Anatomy of a Write Operation
Reads are simple -- pick a replica and fetch bytes. Writes are where distributed file systems get hard. GFS must ensure that a mutation reaches all replicas in the same order, even when multiple clients write concurrently. The mechanism that makes this work is the chunk lease.
Chunk leases
When a mutation (write, append, or delete) targets a chunk, the master grants a 60-second lease to one of the replicas. That replica becomes the primary for the chunk and is responsible for:
- Assigning a serial order to all pending mutations
- Ensuring every replica applies mutations in that same order
Only one lease exists per chunk at any time. If two write requests arrive, both see the same primary. The primary can request lease extensions if mutations take longer than 60 seconds.
When the master grants a lease, it increments the chunk version number and notifies all replicas of the new version. This is how GFS detects stale replicas later.
The lease mechanism is GFS's alternative to distributed locking. It provides bounded-time mutual exclusion without the complexity of a full lock manager. If the primary crashes, the master simply waits for the lease to expire (at most 60 seconds) and grants a new one. This pattern also appears in BigTable tablet assignments and HDFS block leases.
The two-phase write protocol
GFS splits data writing into two distinct phases that decouple data flow from control flow:
Phase 1: Data pushing (data flow)
- The client gets a list of replicas (primary + secondaries) from the master
- The client sends data to the closest replica
- That replica forwards data in a chain to the next closest replica, and so on
- Each replica stores the data in an internal buffer cache -- nothing is written to disk yet
- All replicas acknowledge receipt
Phase 2: Write ordering (control flow)
- The client sends a write request to the primary
- The primary assigns consecutive serial numbers to all pending mutations
- The primary applies mutations to its own copy in serial-number order
- The primary forwards the write requests (in the same order) to all secondaries
- Secondaries apply mutations in the same serial-number order and acknowledge
- The primary replies to the client with success or error
Step-by-step breakdown
| Step | Flow | Description |
|---|---|---|
| 1 | Client -> Master | Ask which ChunkServer holds the lease and where replicas are |
| 2 | Master -> Client | Reply with primary identity and secondary locations |
| 3 | Client -> Replicas | Push data to closest replica; data chains to all others |
| 4 | Client -> Primary | Send write request (after all replicas acknowledge data receipt) |
| 5 | Primary -> Secondaries | Forward mutation in serial-number order |
| 6 | Secondaries -> Primary | Acknowledge completion |
| 7 | Primary -> Client | Reply with success or error |
Why separate data flow from control flow?

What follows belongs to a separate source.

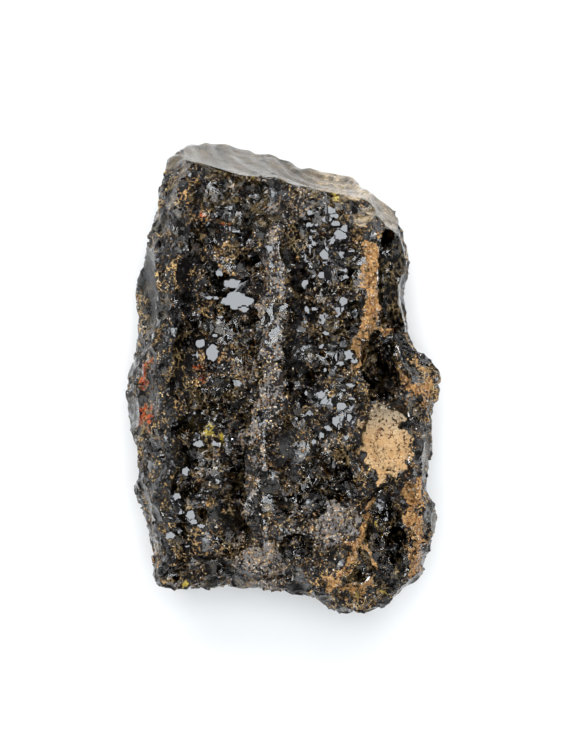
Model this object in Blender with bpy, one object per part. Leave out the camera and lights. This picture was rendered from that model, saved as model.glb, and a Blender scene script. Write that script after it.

| Concern | Handled by | Optimization |
|---|---|---|
| Bandwidth | Data flow (client -> chain of ChunkServers) | Chain topology maximizes each machine's outbound bandwidth |
| Ordering | Control flow (client -> primary -> secondaries) | Primary serializes all mutations; replicas apply in identical order |
| Consistency | Version numbers | Stale replicas detected by version mismatch on ChunkServer restart |
If a write fails on some secondaries but succeeds on the primary, GFS does not roll back the primary. The affected chunk region enters an inconsistent state -- different replicas hold different data. The client retries the operation, but GFS does not guarantee that all replicas converge. Applications must handle this (e.g., by checksumming records and deduplicating on read). This is a direct consequence of GFS's relaxed consistency model.